Users have migration work to do in the next month. Good thing nobody's busy right now, eh?

IBM Cloud will lift and shift its GPU cluster from London to Frankfurt to avoid falling foul of GDPR post-Brexit.

Big Blue slipped out the news in a Tuesday post that announced: “Watson Machine Learning will migrate the GPU cluster from London to Frankfurt to serve European Union clients due to General Data Protection Regulation (GDPR) compliance requirements.”

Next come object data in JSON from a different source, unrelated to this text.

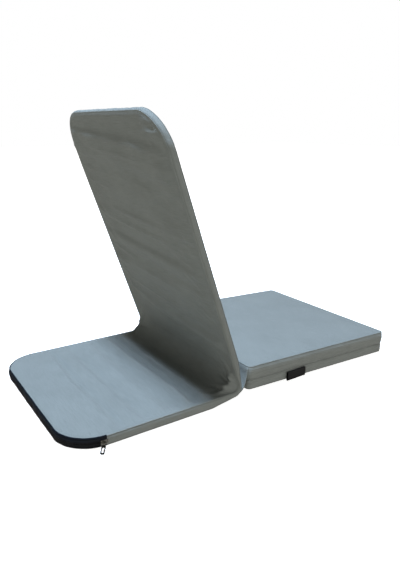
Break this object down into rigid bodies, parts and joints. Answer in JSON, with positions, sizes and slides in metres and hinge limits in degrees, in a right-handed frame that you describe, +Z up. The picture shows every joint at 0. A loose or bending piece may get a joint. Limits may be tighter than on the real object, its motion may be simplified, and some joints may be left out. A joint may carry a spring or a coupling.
{
  "type": "folding floor chair",
  "caption": "Folding floor chair: a padded back on two ratchet hinges leans over a flat base pad, with a thick seat cushion on a cloth web in front and a zipped cover.",
  "frame": {"origin": "the middle of the base pad's flat underside, on the floor", "axes": "+Z up; the sitter faces -Y and the base pad reaches back to +Y; X across, the zip pull and the side label on -X"},
  "size_m": [0.4114, 0.7683, 0.5321],
  "materials": {
    "cover_cloth": "woven polyester, matt with a faint sheen",
    "foam": "open-cell foam",
    "frame_paint": "satin powder coat",
    "hinge_steel": "zinc plated",
    "zip_black": "woven tape and nylon coil",
    "zip_metal": "plated",
    "label_black": "woven, bare"
  },
  "bodies": {
    "base": {"base_frame_tube": "frame_paint", "base_cross_bar": "frame_paint", "base_foam_upper": "foam", "base_foam_lower": "foam", "base_cover_top": "cover_cloth", "base_cover_bottom": "cover_cloth", "base_cover_side_walls": "cover_cloth", "zipper_tape_upper": "zip_black", "zipper_tape_lower": "zip_black", "zipper_coils": "zip_black", "zipper_end_stops": "zip_metal", "hinge_base_plates_left": "hinge_steel", "hinge_base_plates_right": "hinge_steel", "hinge_pivot_rivets": "hinge_steel", "hinge_pawl_rivets": "hinge_steel", "hinge_pawl_springs": "hinge_steel"},
    "back": {"back_frame_tube": "frame_paint", "back_cross_bar": "frame_paint", "back_foam_front": "foam", "back_foam_rear": "foam", "back_cover_front": "cover_cloth", "back_cover_rear": "cover_cloth", "back_cover_side_wall": "cover_cloth", "bend_cover": "cover_cloth", "bend_foam": "foam", "hinge_toothed_arm_left": "hinge_steel", "hinge_toothed_arm_right": "hinge_steel", "seat_hinge_web": "cover_cloth"},
    "seat": {"seat_foam_block": "foam", "seat_cover_top": "cover_cloth", "seat_cover_upper_band": "cover_cloth", "seat_cover_lower_band": "cover_cloth", "seat_cover_bottom": "cover_cloth", "seat_side_label": "label_black"},
    "pawl_left": {"hinge_pawl_left": "hinge_steel"},
    "pawl_right": {"hinge_pawl_right": "hinge_steel"},
    "slider": {"zipper_slider": "zip_metal"},
    "pull": {"zipper_pull": "zip_metal"}
  },
  "joints": [
    {"name": "back_fold", "type": "hinge", "parent": "base", "child": "back", "pos_m": [0, -0.1905, 0.026], "axis": [-1, 0, 0], "range_deg": [0, 70], "deforming": ["bend_cover", "bend_foam"]},
    {"name": "seat_fold", "type": "hinge", "parent": "back", "child": "seat", "pos_m": [0, -0.22469, 0.05396], "axis": [-1, 0, 0], "range_deg": [0, 110]},
    {"name": "pawl_left_lift", "type": "hinge", "parent": "base", "child": "pawl_left", "pos_m": [-0.179, -0.1735, 0.013], "axis": [-1, 0, 0], "range_deg": [0, 25]},
    {"name": "pawl_right_lift", "type": "hinge", "parent": "base", "child": "pawl_right", "pos_m": [0.179, -0.1735, 0.013], "axis": [-1, 0, 0], "range_deg": [0, 25]},
    {"name": "zipper_slider_travel", "type": "hinge", "parent": "base", "child": "slider", "pos_m": [-0.127, 0.0725, 0.01], "axis": [0, 0, -1], "range_deg": [0, 82]},
    {"name": "zipper_pull_swing", "type": "hinge", "parent": "slider", "child": "pull", "pos_m": [-0.20051, 0.07955, 0.01], "axis": [0.6492, 0.7606, 0], "range_deg": [-60, 100]}
  ],
  "couplings": [
    {"joint": "pawl_left_lift", "follows": "back_fold", "ratio": 0.35},
    {"joint": "pawl_right_lift", "follows": "back_fold", "ratio": 0.35}
  ]
}
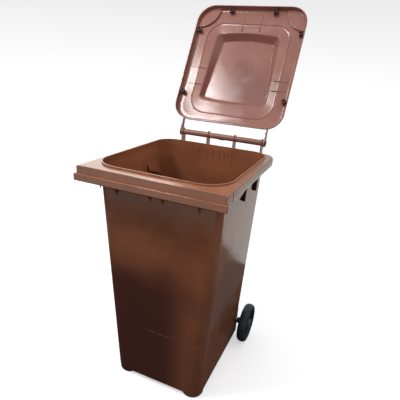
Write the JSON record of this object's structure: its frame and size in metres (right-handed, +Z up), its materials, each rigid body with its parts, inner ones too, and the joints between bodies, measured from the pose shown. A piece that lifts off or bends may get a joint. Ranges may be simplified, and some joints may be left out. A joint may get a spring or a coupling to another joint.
{
  "type": "wheelie bin",
  "caption": "Tall brown plastic wheelie bin with a stepped lifting lip, round rear handle bar, hinged lid held open and spoked rear wheels on a steel axle.",
  "frame": {"origin": "on the floor, under the middle of the bin's box with its lid open as stored", "axes": "+Z up, +X to the right seen from the front, -Y towards the stepped lifting lip at the front; the handle and wheels are at +Y"},
  "size_m": [0.583, 1.0114, 1.6123],
  "materials": {
    "body_plastic": "injection-moulded brown polyethylene, glossy with fine scuffs",
    "bar_plastic": "brown polyethylene, worn satin",
    "lid_plastic": "brown polyethylene, satin, dusty inside",
    "buffer_plastic": "dark brown moulded plastic, satin",
    "pin_plastic": "dark brown moulded plastic, satin",
    "axle_steel": "zinc-plated drawn steel",
    "sleeve_plastic": "black extruded plastic",
    "tyre_rubber": "solid black rubber, matt",
    "wheel_plastic": "black moulded plastic, satin",
    "bush_nylon": "natural nylon, smooth",
    "spring_steel": "dark spring steel",
    "cap_plastic": "dark grey moulded plastic, satin",
    "chip_plastic": "black moulded plastic, satin"
  },
  "bodies": {
    "bin": {"bin_body": "body_plastic", "handle_bar": "bar_plastic", "hinge_pin_left": "pin_plastic", "hinge_pin_right": "pin_plastic", "axle": "axle_steel", "axle_sleeve_left": "sleeve_plastic", "axle_sleeve_right": "sleeve_plastic", "axle_washer_left": "axle_steel", "axle_washer_right": "axle_steel", "axle_snap_ring_left": "spring_steel", "axle_snap_ring_right": "spring_steel", "chip_plug": "chip_plastic"},
    "lid": {"lid": "lid_plastic", "lid_buffer_1": "buffer_plastic", "lid_buffer_2": "buffer_plastic", "lid_buffer_3": "buffer_plastic", "lid_buffer_4": "buffer_plastic", "lid_buffer_5": "buffer_plastic", "lid_buffer_6": "buffer_plastic"},
    "wheel_left": {"wheel_disc_left": "wheel_plastic", "wheel_tyre_left": "tyre_rubber", "wheel_bush_left": "bush_nylon", "hub_cap_left": "cap_plastic"},
    "wheel_right": {"wheel_disc_right": "wheel_plastic", "wheel_tyre_right": "tyre_rubber", "wheel_bush_right": "bush_nylon", "hub_cap_right": "cap_plastic"}
  },
  "joints": [
    {"name": "lid_hinge", "type": "hinge", "parent": "bin", "child": "lid", "pos_m": [0, 0.1933, 1.025], "axis": [-1, 0, 0], "range_deg": [-118.8, 121.2]},
    {"name": "wheel_spin_left", "type": "hinge", "parent": "bin", "child": "wheel_left", "pos_m": [-0.262, 0.0963, 0.1], "axis": [1, 0, 0], "continuous": true},
    {"name": "wheel_spin_right", "type": "hinge", "parent": "bin", "child": "wheel_right", "pos_m": [0.262, 0.0963, 0.1], "axis": [1, 0, 0], "continuous": true}
  ]
}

This one’s down to Brexit because once the UK completely and utterly leaves the European Union at the end of 2020, Blighty will become a "third country" under Europe's privacy rules. That means, simply put for the purposes of this article, personal data can flow from the UK into the EU, but not from the EU into UK (unless Europe deems the UK adequately obeys GDPR, post-Brexit).

In other words, as things stand right now, IBM's European customers won't be able to transfer personal data to the London-based GPU cluster for processing, but IBM's British customers will be able to transfer personal data to an EU-based cluster for processing.

As such, IBM’s fired up a GPU cluster in Frankfurt, Germany, and will pull the plug on the one in the UK capital on May 21. IBM says users on either side of the Brexit divide need to do the following if they want to keep using Watson beyond the London GPU cluster shutdown:

  • Create a Watson Machine Learning instance in Frankfurt if you don’t have one;
  • Use the Frankfurt instance for all new training jobs;
  • Save intermediate results of current running jobs in London, if possible.

The GPU-accelerated workloads Watson runs do take a while, and IBM recognizes it may not therefore be possible to save intermediate results before its deadline. If you’re in that boat, log a support case and Big Blue will do its best to sort things out.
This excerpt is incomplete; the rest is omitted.